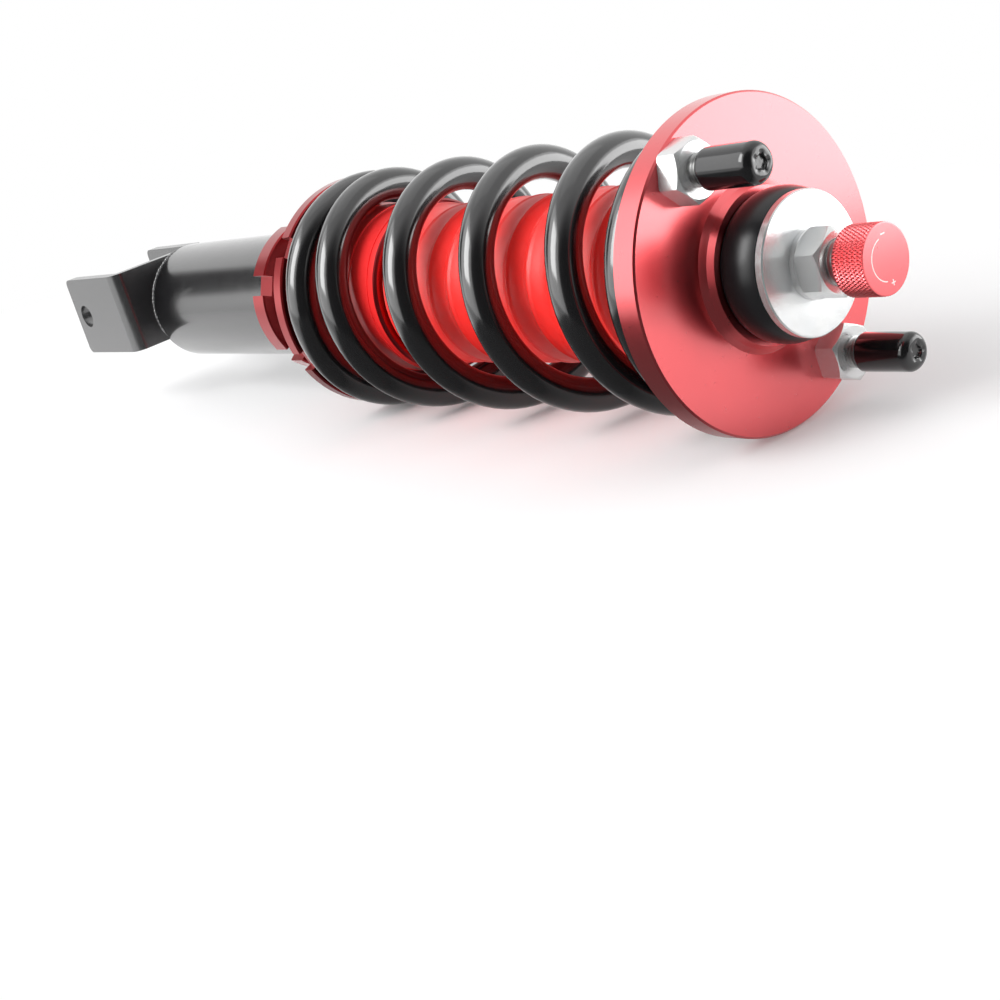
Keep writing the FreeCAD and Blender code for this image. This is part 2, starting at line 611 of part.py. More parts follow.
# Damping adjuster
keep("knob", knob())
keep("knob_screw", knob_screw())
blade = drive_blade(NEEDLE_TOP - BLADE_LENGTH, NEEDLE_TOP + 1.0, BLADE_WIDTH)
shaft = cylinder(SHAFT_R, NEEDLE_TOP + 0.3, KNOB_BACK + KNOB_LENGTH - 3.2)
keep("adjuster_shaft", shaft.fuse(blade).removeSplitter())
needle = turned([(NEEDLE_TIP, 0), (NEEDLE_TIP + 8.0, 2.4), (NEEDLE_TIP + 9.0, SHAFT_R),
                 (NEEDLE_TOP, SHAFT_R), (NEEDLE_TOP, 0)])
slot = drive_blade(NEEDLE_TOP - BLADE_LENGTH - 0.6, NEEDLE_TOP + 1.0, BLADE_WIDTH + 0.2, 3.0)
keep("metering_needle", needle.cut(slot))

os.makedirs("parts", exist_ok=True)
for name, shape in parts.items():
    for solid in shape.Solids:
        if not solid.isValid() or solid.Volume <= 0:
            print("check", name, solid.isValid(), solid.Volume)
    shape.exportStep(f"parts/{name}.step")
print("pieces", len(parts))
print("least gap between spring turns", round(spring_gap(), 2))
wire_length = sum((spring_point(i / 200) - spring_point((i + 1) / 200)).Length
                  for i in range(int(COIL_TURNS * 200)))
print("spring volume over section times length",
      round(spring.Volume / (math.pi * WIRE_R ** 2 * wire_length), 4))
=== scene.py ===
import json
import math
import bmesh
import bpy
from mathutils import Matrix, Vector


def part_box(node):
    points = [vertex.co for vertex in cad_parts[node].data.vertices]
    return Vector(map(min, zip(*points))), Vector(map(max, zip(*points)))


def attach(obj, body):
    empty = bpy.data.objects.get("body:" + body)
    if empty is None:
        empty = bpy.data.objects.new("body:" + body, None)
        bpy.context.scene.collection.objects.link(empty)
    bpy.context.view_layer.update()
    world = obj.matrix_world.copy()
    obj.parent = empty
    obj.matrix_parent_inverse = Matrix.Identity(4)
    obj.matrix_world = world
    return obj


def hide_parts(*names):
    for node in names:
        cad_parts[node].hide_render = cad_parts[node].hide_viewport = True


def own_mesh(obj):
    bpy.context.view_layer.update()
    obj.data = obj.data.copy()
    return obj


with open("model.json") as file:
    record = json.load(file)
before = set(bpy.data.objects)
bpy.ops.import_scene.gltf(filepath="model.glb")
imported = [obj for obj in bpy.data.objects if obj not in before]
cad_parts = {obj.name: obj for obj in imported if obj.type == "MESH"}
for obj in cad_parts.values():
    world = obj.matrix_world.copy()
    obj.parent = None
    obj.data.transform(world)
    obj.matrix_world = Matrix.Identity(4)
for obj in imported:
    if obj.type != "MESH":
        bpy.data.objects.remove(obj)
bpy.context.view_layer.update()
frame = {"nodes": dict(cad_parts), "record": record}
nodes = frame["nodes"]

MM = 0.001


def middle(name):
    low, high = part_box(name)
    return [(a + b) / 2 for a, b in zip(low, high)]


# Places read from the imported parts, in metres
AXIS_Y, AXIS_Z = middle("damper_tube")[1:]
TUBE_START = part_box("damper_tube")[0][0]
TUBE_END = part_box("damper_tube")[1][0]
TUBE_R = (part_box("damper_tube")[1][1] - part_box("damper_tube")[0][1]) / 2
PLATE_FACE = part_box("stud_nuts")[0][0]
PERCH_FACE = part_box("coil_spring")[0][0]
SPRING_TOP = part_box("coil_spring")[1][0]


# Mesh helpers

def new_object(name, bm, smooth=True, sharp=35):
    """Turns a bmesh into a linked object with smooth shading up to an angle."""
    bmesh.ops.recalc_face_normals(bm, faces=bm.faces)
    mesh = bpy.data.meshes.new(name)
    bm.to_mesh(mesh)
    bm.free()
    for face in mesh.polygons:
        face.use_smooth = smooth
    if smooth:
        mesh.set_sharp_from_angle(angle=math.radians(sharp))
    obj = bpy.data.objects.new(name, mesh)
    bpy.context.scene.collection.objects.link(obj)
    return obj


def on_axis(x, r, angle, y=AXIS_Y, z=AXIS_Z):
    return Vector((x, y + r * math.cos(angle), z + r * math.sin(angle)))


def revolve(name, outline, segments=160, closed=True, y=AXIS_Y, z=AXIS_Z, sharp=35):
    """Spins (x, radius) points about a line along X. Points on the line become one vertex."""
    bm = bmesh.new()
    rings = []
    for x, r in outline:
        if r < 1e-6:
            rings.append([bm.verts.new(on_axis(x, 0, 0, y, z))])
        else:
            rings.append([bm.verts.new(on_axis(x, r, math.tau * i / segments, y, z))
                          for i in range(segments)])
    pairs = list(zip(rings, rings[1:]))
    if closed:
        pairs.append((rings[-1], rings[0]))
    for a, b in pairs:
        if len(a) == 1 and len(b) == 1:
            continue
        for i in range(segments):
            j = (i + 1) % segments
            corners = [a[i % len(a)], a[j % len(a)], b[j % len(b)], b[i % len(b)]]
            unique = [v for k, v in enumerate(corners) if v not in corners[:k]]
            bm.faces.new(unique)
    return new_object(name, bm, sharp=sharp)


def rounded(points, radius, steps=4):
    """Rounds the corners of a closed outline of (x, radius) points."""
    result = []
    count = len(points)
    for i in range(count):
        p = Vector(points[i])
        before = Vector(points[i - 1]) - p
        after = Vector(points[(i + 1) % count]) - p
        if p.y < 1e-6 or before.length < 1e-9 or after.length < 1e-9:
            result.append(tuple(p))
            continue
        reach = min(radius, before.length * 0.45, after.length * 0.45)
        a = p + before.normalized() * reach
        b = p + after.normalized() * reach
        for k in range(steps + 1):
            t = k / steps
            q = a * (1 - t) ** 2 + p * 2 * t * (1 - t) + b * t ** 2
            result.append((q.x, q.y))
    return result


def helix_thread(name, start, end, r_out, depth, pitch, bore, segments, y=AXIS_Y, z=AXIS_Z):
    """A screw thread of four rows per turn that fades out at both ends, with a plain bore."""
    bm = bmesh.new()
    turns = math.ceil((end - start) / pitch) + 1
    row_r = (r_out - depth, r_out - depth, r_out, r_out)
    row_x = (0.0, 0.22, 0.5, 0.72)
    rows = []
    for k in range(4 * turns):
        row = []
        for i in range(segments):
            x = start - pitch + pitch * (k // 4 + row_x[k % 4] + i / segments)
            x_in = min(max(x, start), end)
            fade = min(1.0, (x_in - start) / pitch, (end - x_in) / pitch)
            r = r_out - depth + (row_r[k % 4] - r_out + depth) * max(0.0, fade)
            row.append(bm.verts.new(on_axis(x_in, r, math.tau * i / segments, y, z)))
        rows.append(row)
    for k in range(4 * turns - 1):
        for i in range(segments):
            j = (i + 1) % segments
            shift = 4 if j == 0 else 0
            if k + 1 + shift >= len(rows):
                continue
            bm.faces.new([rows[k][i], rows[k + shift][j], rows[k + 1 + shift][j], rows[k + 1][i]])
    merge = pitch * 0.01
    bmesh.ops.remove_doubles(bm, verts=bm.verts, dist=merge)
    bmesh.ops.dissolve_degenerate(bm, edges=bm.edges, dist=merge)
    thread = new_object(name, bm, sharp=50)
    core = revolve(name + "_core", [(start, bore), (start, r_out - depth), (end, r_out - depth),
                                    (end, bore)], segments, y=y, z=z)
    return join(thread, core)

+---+

What is asked
Print exactly the lines above from the one with "volume over section" to the one with "obj.data = obj.data.copy()", including both.

Reply
print("spring volume over section times length",
      round(spring.Volume / (math.pi * WIRE_R ** 2 * wire_length), 4))
=== scene.py ===
import json
import math
import bmesh
import bpy
from mathutils import Matrix, Vector


def part_box(node):
    points = [vertex.co for vertex in cad_parts[node].data.vertices]
    return Vector(map(min, zip(*points))), Vector(map(max, zip(*points)))


def attach(obj, body):
    empty = bpy.data.objects.get("body:" + body)
    if empty is None:
        empty = bpy.data.objects.new("body:" + body, None)
        bpy.context.scene.collection.objects.link(empty)
    bpy.context.view_layer.update()
    world = obj.matrix_world.copy()
    obj.parent = empty
    obj.matrix_parent_inverse = Matrix.Identity(4)
    obj.matrix_world = world
    return obj


def hide_parts(*names):
    for node in names:
        cad_parts[node].hide_render = cad_parts[node].hide_viewport = True


def own_mesh(obj):
    bpy.context.view_layer.update()
    obj.data = obj.data.copy()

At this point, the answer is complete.